# Google Abandons Its Nik Collection



## LesC (Jun 2, 2017)

According to Petapixel, Google will no longer update the Niki collection: https://petapixel.com/2017/05/30/google-abandons-nik-collection-popular-photo-editing-software/

So looks like it will continue to work for now but with newer versions of Photoshop might not?


----------



## YuengLinger (Jun 2, 2017)

Though it's getting long in the tooth, still very useful. Hard to believe no other company would want to pick up the rights, but maybe Google just wants to bury it? I don't understand when a company does this to something that in no apparent way competes with its own products and services, but I don't keep up with phone-photo apps.


----------



## lion rock (Jun 2, 2017)

If you can't fight them, buy them. Then, you can kill them.
That's how big business works protecting their own proprietary work, and of course, in the meantime, there's tax write off, too.
I experienced an idea being bought, only to see it die quietly not having even seen the contract passing signing phase.
Sad that good technology gets buried.
-r


----------



## Keith_Reeder (Jun 2, 2017)

Ah well - this was always going to happen. 

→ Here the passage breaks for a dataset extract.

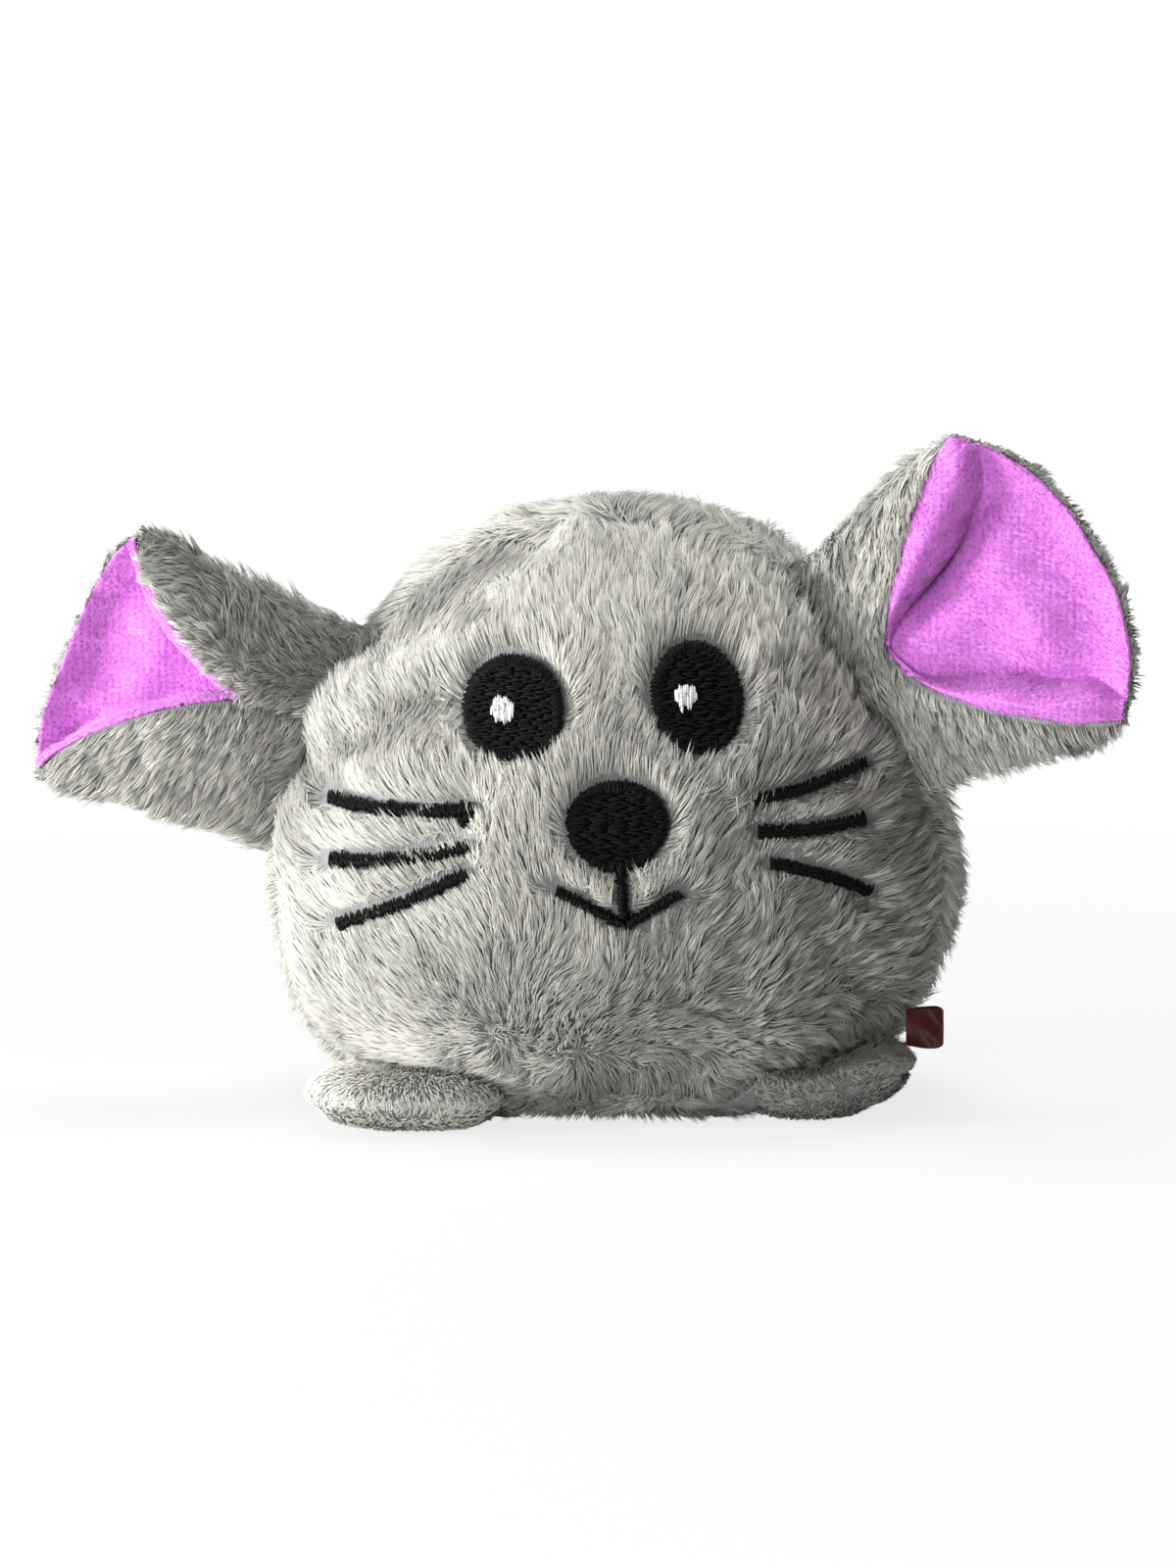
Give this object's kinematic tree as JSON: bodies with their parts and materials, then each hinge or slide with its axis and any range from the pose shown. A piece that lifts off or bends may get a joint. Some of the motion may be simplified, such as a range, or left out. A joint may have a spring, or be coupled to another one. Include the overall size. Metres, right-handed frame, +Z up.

I regard it as an act of generosity on Google's behalf that they picked it up and made it available for free, in the first place.


----------



## Keith_Reeder (Jun 2, 2017)

lion rock said:


> If you can't fight them, buy them. Then, you can kill them.



I love a good conspiracy theory as much as the next tin-foil hat wearer, but in what way was Google "fighting" Nik?


----------



## alvarow (Jun 2, 2017)

They are not in the business of maintaining a desktop photo app. I think they bought it for the technology/algorithms and added it to their mobile app Snapseed and Google Photos.


----------